Wednesday, December 10, 2014

Overview: Tone and Voice

Tone and voice are two different aspects of writing that are often confused.

Voice is a largely unconscious element in writing. It is the words you choose over others, the manner in which you build phrases—everything which makes your words identifiable as yours. It is something that will evolve over time as you write more and read new authors and genres.

A good example of authorial voice can be found in the works of Joss Whedon. Whedon has a certain style of writing dialog that carries over from story to story. Next time you have a few hours free, watch an episode of Buffy the Vampire Slayer, an episode of Firefly, and then part or all of The Avengers. While the style (and tone) of each piece varies, you can still feel a similar voice in the snappy back-and-forth dialog of each one.

Because voice is largely unconscious, it’s not generally something that new writers need to focus on; it’s something that develops on its own as you progress.
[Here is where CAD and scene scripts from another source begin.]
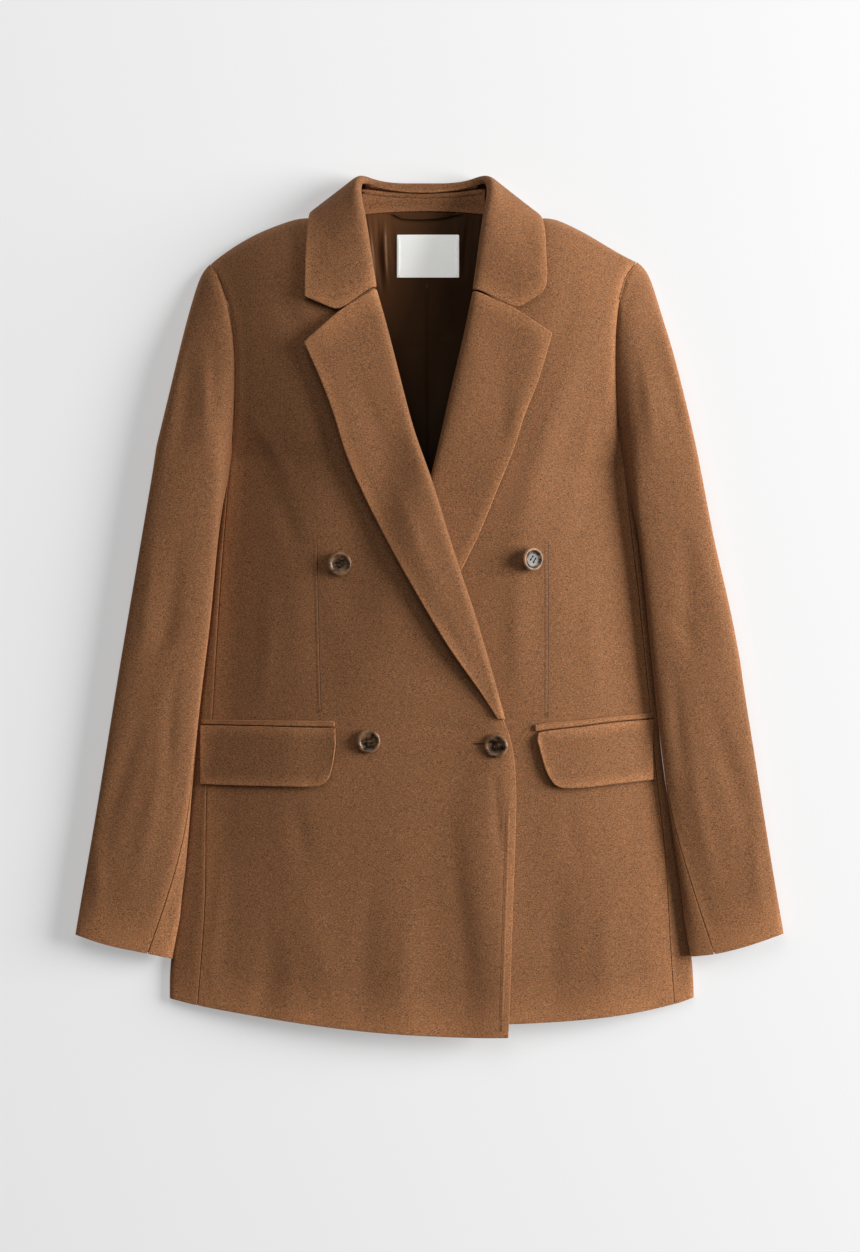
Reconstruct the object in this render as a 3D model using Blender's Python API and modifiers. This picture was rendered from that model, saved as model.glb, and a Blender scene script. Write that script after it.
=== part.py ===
"""Double breasted blazer, laid flat on its back, one closed shell for each cut piece.

Sizes are in millimetres and become metres where a mesh is made. X runs across the garment,
Y from the hem to the collar, Z up from the surface that the garment lies on. "right" and
"left" are the wearer's, so the right front, which laps over the left one, has negative X.
"""
from bisect import bisect_right
from math import acos, cos, hypot, pi, radians, sin, sqrt

import bmesh
import bpy
from mathutils import Euler, Vector

# ---------------------------------------------------------------- driving dimensions
MM = 0.001
CLOTH = 1.6             # wall of a front, back, side or sleeve
FOLDED_CLOTH = 2.0      # wall of a lapel, collar, flap or welt: cloth turned on itself
LINING_CLOTH = 1.0
SEAM = 0.4              # gap between two pieces that are sewn edge to edge
CONTACT = 0.6           # gap between a piece and the cloth it lies on
FOLD_DEPTH = 7.0        # how far the round of the side fold reaches in
SIDE_CLIMB = 115.0      # distance over which a front climbs from the side fold
SHOULDER_CLIMB = 60.0   # distance over which it climbs from the shoulder line
SHOULDER_SEAM = 2.9     # height of the shoulder seam
ARMHOLE_INSET = 1.0     # how far the back ends inside the front's armhole
BACK_REACH = 0.972      # and how much of the armhole's length it runs up
SHOULDER_INSET = 2.2    # how far the back ends inside the shoulder's outline
COLLAR_SEAM = 11.0      # height of the collar's outermost line at the neck
COLLAR_CORNER = 16.0    # height of its roll where it turns down behind the neck
FALL_BED = 3.0          # room that the collar's fall takes under the back
LAPEL_LIFT = 6.5        # top face of a lapel over its front
UNDER_LIFT = 3.6        # the same where the other front presses on it
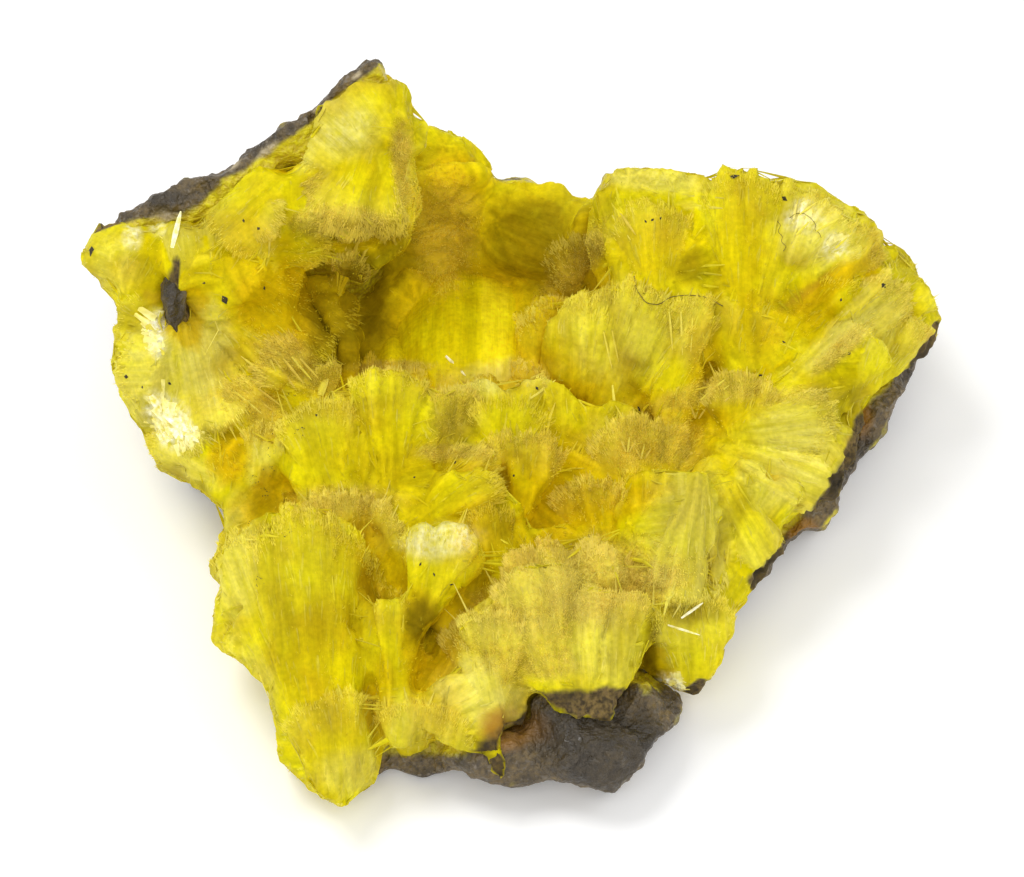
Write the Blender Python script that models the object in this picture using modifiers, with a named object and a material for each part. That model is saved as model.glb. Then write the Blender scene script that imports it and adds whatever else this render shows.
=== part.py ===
"""Sabugalite on autunite: a loose hand specimen, 52 mm wide, that rests on its dark rock matrix.

The specimen is a piece of a crystal-lined vein. A slab of dark rock carries a thick yellow mass of
autunite books and fans, which rises at the left into an arm and at the right into a dome. The hollow
between them is lined with a crust of sabugalite sprays. A dark spur of the rock shows in the left arm.

Frame: X to the right, Y away from the face of the specimen, Z up, origin under its middle, on the table.
Places are given as across, up and height, in millimetres: across and up as seen from FACE_TILT degrees
above the table, looking at the face, and height above the table. Units in the scene are metres.
"""

import math

import bmesh
import bpy
import numpy as np
from mathutils import Matrix, Vector, noise

MM = 0.001
FACE_TILT = math.radians(50.0)
GAP = 0.3  # between neighbouring pieces
FOOT = 0.0  # height of the flat broken foot of the rock
MASS_FOOT = 0.4  # the yellow mass stays this far above the table
CRUST_THICKNESS = 0.9
OUTLINE_DEPTH = 40.0  # how far the broken outline runs to either side of the origin

# Voxel sizes that join the shapes of a piece into one solid
MASS_VOXEL = 0.4
ROCK_VOXEL = 0.5
CRUST_VOXEL = 0.4
HOLLOW_VOXEL = 0.7
FINISH_VOXEL = 0.3  # after the cuts

# Faces kept while a piece is cut, and in the finished pieces
ROUGH_FACES = 8000
HOLLOW_FACES = 900
MASS_FACES = 5200
ROCK_FACES = 1700
CRUST_FACES = 1500

BOOKS_PER_LUMP = 18
CORE_SHARE = 0.86  # size of the solid core of a lump, as a share of its radii
ROOT_SHARE = 0.6  # a blade's width at its root, as a share of its width at the tip
TIP_BEVEL = 0.14  # how far a blade's back edge falls short of its front edge, as a share of its length
FAN_BOW = 0.16  # how far the sides of a fan fall back, as a share of its length
BLADE_STEP = 1.15  # width of one blade at the rim of a fan

AUTUNITE_YELLOW = (0.80, 0.70, 0.03, 1.0)
SABUGALITE_YELLOW = (0.78, 0.60, 0.10, 1.0)
ROCK_BROWN = (0.09, 0.075, 0.06, 1.0)

# Broken outline of the whole specimen on its face, from the nose round by the top: across, up
OUTLINE = [
    (-25.7, 16.8), (-25.7, 18.4), (-24.9, 19.6), (-23.5, 20.0), (-22.3, 20.2), (-21.6, 21.0),
    (-20.8, 21.1), (-19.8, 21.7), (-18.4, 22.0), (-17.4, 22.1), (-15.4, 23.6), (-14.5, 24.1),
    (-13.9, 25.1), (-13.0, 25.2), (-11.2, 26.5), (-10.3, 27.6), (-8.6, 28.8), (-7.9, 29.3),
    (-7.7, 28.1), (-6.8, 27.8), (-6.1, 26.8), (-6.2, 25.0), (-4.8, 25.1), (-3.6, 24.7), (-2.2, 23.8),
    (-1.3, 22.8), (-1.3, 21.8), (0.5, 22.2), (2.6, 21.5), (3.6, 20.5), (4.8, 20.3), (5.3, 21.2),
    (5.7, 22.6), (8.9, 22.2), (12.3, 21.4), (12.8, 22.1), (16.1, 21.8), (18.8, 21.2), (20.0, 20.3),
    (21.5, 19.4), (22.1, 18.4), (22.2, 17.5), (23.3, 17.9), (24.4, 17.2), (24.3, 16.0),
    (25.3, 14.8), (25.9, 13.2), (25.1, 11.5), (24.1, 9.4), (23.2, 8.2), (22.7, 6.8), (22.0, 5.7),
    (21.1, 5.2), (20.6, 4.1), (19.7, 3.2), (19.7, 2.0), (18.7, 0.6), (17.6, 0.8), (16.4, -0.5),
    (15.4, -1.2), (15.5, -1.7), (14.0, -3.3), (13.2, -3.6), (12.9, -5.5), (12.2, -6.0),
    (12.6, -6.6), (11.5, -8.2), (10.7, -9.6), (9.6, -10.8), (8.2, -12.0), (7.6, -13.2), (6.0, -14.7),
    (3.8, -14.3), (2.3, -13.8), (0.4, -14.4), (-1.3, -14.2), (-3.3, -13.2), (-5.2, -14.0),
    (-7.3, -13.3), (-8.8, -14.4), (-9.7, -15.4), (-11.9, -14.5), (-13.6, -12.8), (-13.8, -11.3),
    (-14.3, -8.4), (-16.3, -6.4), (-17.5, -5.9), (-18.1, -3.7), (-18.2, -1.7), (-17.7, 0.1),
    (-17.0, 1.1), (-17.0, 2.0), (-18.5, 3.2), (-21.1, 4.4), (-22.1, 6.2), (-24.1, 10.7),
    (-24.6, 11.8), (-23.8, 12.7), (-23.4, 14.0), (-24.7, 15.7),
]

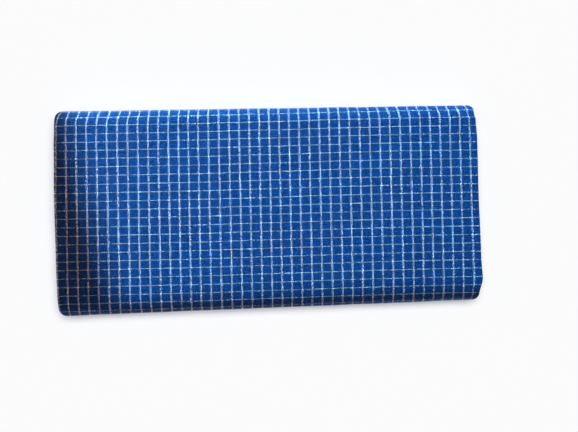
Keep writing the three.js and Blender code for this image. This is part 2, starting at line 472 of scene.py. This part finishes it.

(Note that we're speaking here about your voice as an author. Your characters can and should have voices of their own, which is a topic that we discuss in this post)

Tone, on the other hand, is an aspect of writing which is often approached unconsciously but which should always be given conscious attention. Tone in writing is much like tone in speaking—someone might speak in a sarcastic tone, a serious tone, or a silly tone. It is how something is said, as opposed to what is said. Some stories have a humorous tone; others have a serious and straightforward tone. Just like you have control of the tone you use when you speak, you have control of the tone you use when you write.

Consider the tone of this excerpt from Confessions of an Ugly Stepsister by Gregory MacGuire

     Hobbling home under a mackerel sky, I came upon a group of children. They were tossing their toys in the air, by turns telling a story and acting it too. A play about a pretty girl who was scorned by her two stepsisters. In distress, the child disguised herself to go to a ball. There, the great turnabout: She met a prince who adored her and romanced her. Her happiness eclipsed the plight of her stepsisters, whose ugliness was the cause of high merriment.
     I listened without being observed, for the aged are often invisible to the young.
     I thought: How like some ancient story this all sounds. Have these children overheard their grandparents revisiting some dusty gossip about me and my kin, and are the little ones turning it into a household tale of magic? Full of fanciful touches: glass slippers, a fairy godmother? Or are the children dressing themselves in some older gospel, which my family saga resembles only by accident?

The tone here is serious, pensive, and somewhat bitter, no? Now compare the tone of that example with the tone of this excerpt from Terry Pratchett’s Going Postal:

     They say that the prospect of being hanged in the morning concentrates a man's mind wonderfully; unfortunately, what the mind inevitably concentrates on is that, in the morning, it will be in a body that is going to be hanged.
     The man going to be hanged had been named Moist von Lipwig by doting if unwise parents, but he was not going to embarrass the name, insofar as that was still possible, by being hung under it. To the world in general, and particularly on that bit of it known as the death warrant, he was Alfred Spangler.
     And he took a more positive approach to the situation and had concentrated his mind on the prospect of not being hanged in the morning, and, most particularly, on the prospect of removing all the crumbling mortar from around a stone in his cell wall with a spoon. So far the work had taken him five weeks and reduced the spoon to something like a nail file. Fortunately, no one ever came to change the bedding here, or else they would have discovered the world's heaviest mattress.

While this second example focuses on a man in very serious circumstances, its tone is anything but serious. The tone here is clever and lighthearted, decidedly humorous. It could not be more different from the first example.



It is important for writers to be aware of what tone they are using in their stories. A tone that doesn’t fit the narrative or that is inconsistent, switching back and forth from one tone to another, can easily ruin an otherwise-solid story. We’ll delve more into tone problems in future posts.